Dish TV has also launched Zing Super FTA Box, a standard definition (SD) DTH connection specially made for Free Dish users who occasionally want to watch some paid channels, to cater to price-sensitive audiences while offering a superior experience compared to FTA alternatives.

Optimising operational expenditure has become a continuous effort for Pay TVs, especially to combat the high content acquisition costs.

"We are driving efficiencies across our entire chain, from pre-content processing to the final delivery at the customer’s home. Similarly, we are focusing on better technology that demands relatively lower CapEx. It is a difficult balance to maintain, and it will take time, but we are actively working on all these areas," said Dish TV executive.

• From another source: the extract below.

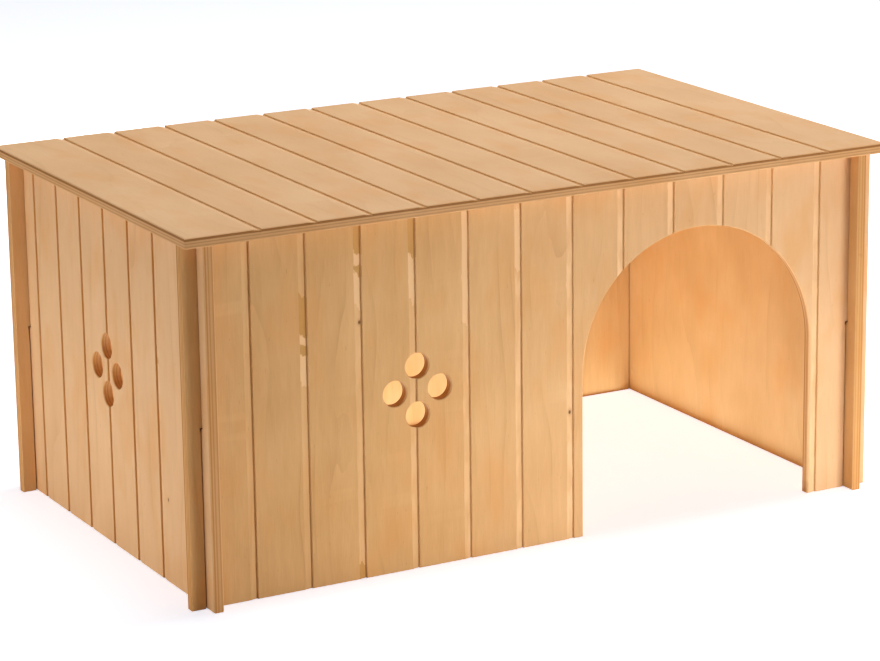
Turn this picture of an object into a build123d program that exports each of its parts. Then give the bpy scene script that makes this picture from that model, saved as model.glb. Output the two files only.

The rapidly escalating content acquisition costs are undeniably one of the most pressing challenges for Pay TV operators today. With the increasing demand for marquee properties — particularly in live sports, premium reality shows, and high-impact entertainment content — the cost of securing such rights has surged dramatically. This has placed immense pressure on the business models of Pay TV platforms, directly impacting their profitability and long-term sustainability, pointed out Vikram Malhotra, Founder and Chief Executive Officer, Abundantia Entertainment.

Compounding this challenge is the aggressive competition from OTT platforms, many of which have global scale, deep financial backing, and the agility to bid competitively for exclusive content rights. This often puts Pay TV operators at a distinct disadvantage, especially when it comes to acquiring premium sports or blockbuster entertainment properties. Additionally, the challenge is amplified by the need to keep subscription costs accessible for viewers while simultaneously investing in high-quality content to drive retention and growth.

To remain competitive, Pay TV operators must rethink their content acquisition strategies, experts suggested.

Positive Southern Market and Need for Collaborations

Experts point out that despite the fragmentation in content distribution and consumption, Pay TV in India continues to command a substantial user base, particularly in non-metro cities and semi-urban / rural regions, where linear television remains the primary source of entertainment.

According to Malhotra, India is inherently a content-hungry nation, and with evolving consumption patterns, the growth of Pay TV hinges on its ability to adapt, innovate and stay relevant.

"Pay TV continues to hold significant growth potential, especially in Tier-2, Tier-3 cities, South India, as well as rural markets where broadband infrastructure is still evolving. The key to sustaining and driving growth for Pay TV lies in adopting a content model which is platform-agnostic, genre-agnostic and language-agnostic, to stay relevant in the evolving entertainment ecosystem," he summed up.

Experts note that South India accounts for close to half of the Pay TV subscriber base, irrespective of the fact that the region has lesser population than Hindi speaking market. In the South market, it is also to be noted that television remains an affordable medium as the average revenue per user remains lower ( between Rs 200- Rs 250) as compared with Hindi markets, where it ranges between Rs 250- Rs 300.

Pay TV also faces lesser heat in the Southern market as DD Free Dish is yet to gain a significant foothold in the region.

Additionally, to stay afloat, Pay TV is suggested to invest in youth-centric programming to resonate with audiences across tiers as it retains a loyal audience base in smaller towns and rural regions where demand for relatable content remains high.

Further, strategic collaborations with content creators, production houses, and IP (Intellectual Property) owners to develop exclusive content for Pay TV networks can further enhance its appeal and keep viewers engaged, Malhotra added.

While OTT platforms continue to grow, Pay TV has the opportunity to co-exist and thrive by evolving its content strategy, enhancing viewer experience, and creating a hybrid ecosystem. All it needs to focus on is the right balance of diverse content, technology, and strategic partnerships.